Eine Abweichung von der allgemeinen Regel, dass der Börsenkurs die Auffassungen der Marktteilnehmer über den Wert widerspiegelt, ist nur dann gerechtfertigt, wenn feststeht, dass die Wertminderung keinen Bestand haben wird. Dies ist nicht der Fall, solange ungewiss ist, ob es jemals zu einer Rückzahlung (zum Nominalwert) kommen wird. Die vom Bundesfinanzministerium, das dem Verfahren inzwischen beigetreten war, betonte Möglichkeit einer vollständigen Wertaufholung wegen der Möglichkeit der Kündigung, zu der es im Jahr 2021 tatsächlich gekommen ist, reicht nicht aus. Bei der Kündigung, so der BFH, handele es sich nicht um eine wertaufhellende Tatsache, sondern um einen später eingetretenen Umstand.

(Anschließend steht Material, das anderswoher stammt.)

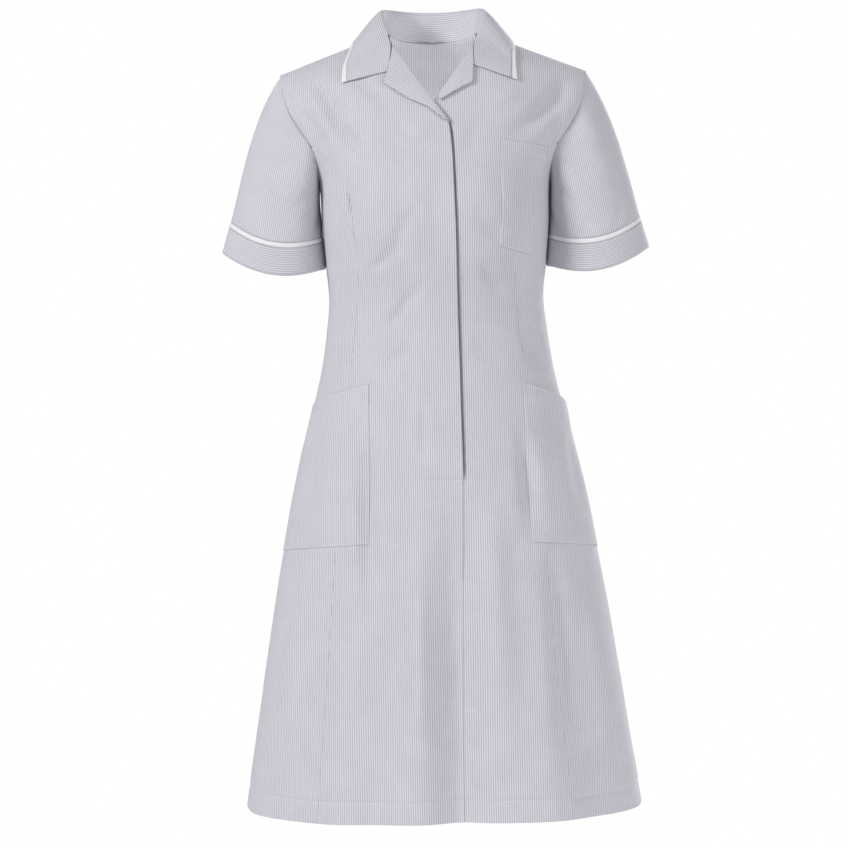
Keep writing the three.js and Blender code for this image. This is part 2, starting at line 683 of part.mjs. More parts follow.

Trotz der guten Bonität der Emittentin stand am Bilanzstichtag nicht fest, dass die Wertminderung keinen Bestand haben werde. Das Ende der Laufzeit war zum Bilanzstichtag ebenso ungewiss wie die Rückzahlung der Anleihe an sich. Da kein (bestimmter) Fälligkeitszeitpunkt existiert, steigt der Kurswert auch nicht zwangsläufig sukzessive an, bis er im Fälligkeitszeitpunkt (wieder) den Nominalbetrag der Forderung beziehungsweise den Nominalwert erreicht, wie dies bei einer festen Laufzeit der Fall ist.

Fundstelle

BFH, Urteil vom 23. August 2023, XI R 36/20 – veröffentlicht am 21. Dezember 2023.